Eye teeth, ochre and sea shells — leafy gardens in Barnes — glass flowers and piano rooms — opening blossoms — togetherness — Wantee in a Merz collage with stamps and sailing ships — Untitled (Ty. P. Hoo Tea) 1944.
In 1945 the war ends, and Schwitters and Wantee move together up to Ambleside, in the Lake District. A landscape with trees. He begins work on a final Merzbau at windswept Elterwater, again filling it with all manner of art and non-art (which, as you now know, is Merz) and creates “Landscape in the Lake District with Power Masts 1947”, the memorably-titled “This was before H.R.H. The Late Duke of Clarence & Avondale. Now it is a Merz picture. Sorry!” — and many other works, titles often referencing local surroundings, such as “Kirkston Pass”, “Landscape from Nook Lane”, “Rothay Valley II”, “Rydal Water”, and “Smithy Brow, Ambleside”.
Made in Britain.
But his health is failing (the wounded hunter), a fall, a broken femur, the doctor is summoned “You don’t have to keep making these noises, Mr Schwitters” (silence) “but i LIKE making these noises, doctor…”

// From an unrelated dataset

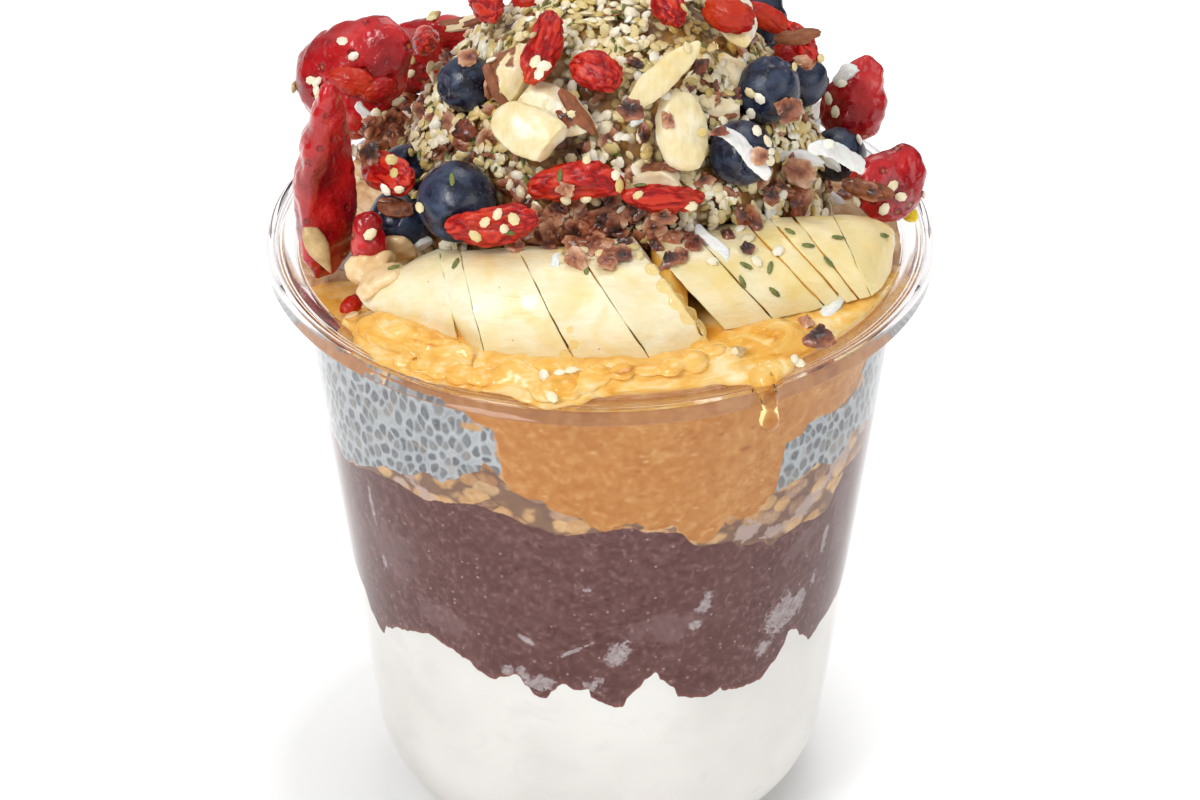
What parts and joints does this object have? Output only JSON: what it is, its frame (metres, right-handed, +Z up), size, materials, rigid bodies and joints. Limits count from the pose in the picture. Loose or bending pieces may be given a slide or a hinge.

URSONATE de Kurt Schwitters
Fümms bö wö tää zää Uu,
dll rrrrr beeeee bö
dll rrrrr beeeee bö fümms bö,
rrrrr beeeee bö fümms bö wö,
beeeee bö fümms bö wö tää,
bö fümms bö wö tää zää,
fümms bö wö tää zää Uu:
Fümms bö wö tää zää Uu,
Dedesnn nn rrrrr,
mpiff tillff too,
Wantee — accidental muse and bringer of sweet tea — rearranges a few found objects on the rough mantelpiece — gazes momentarily into the future — at us looking back at her — and then quietly closes the Merzbau door.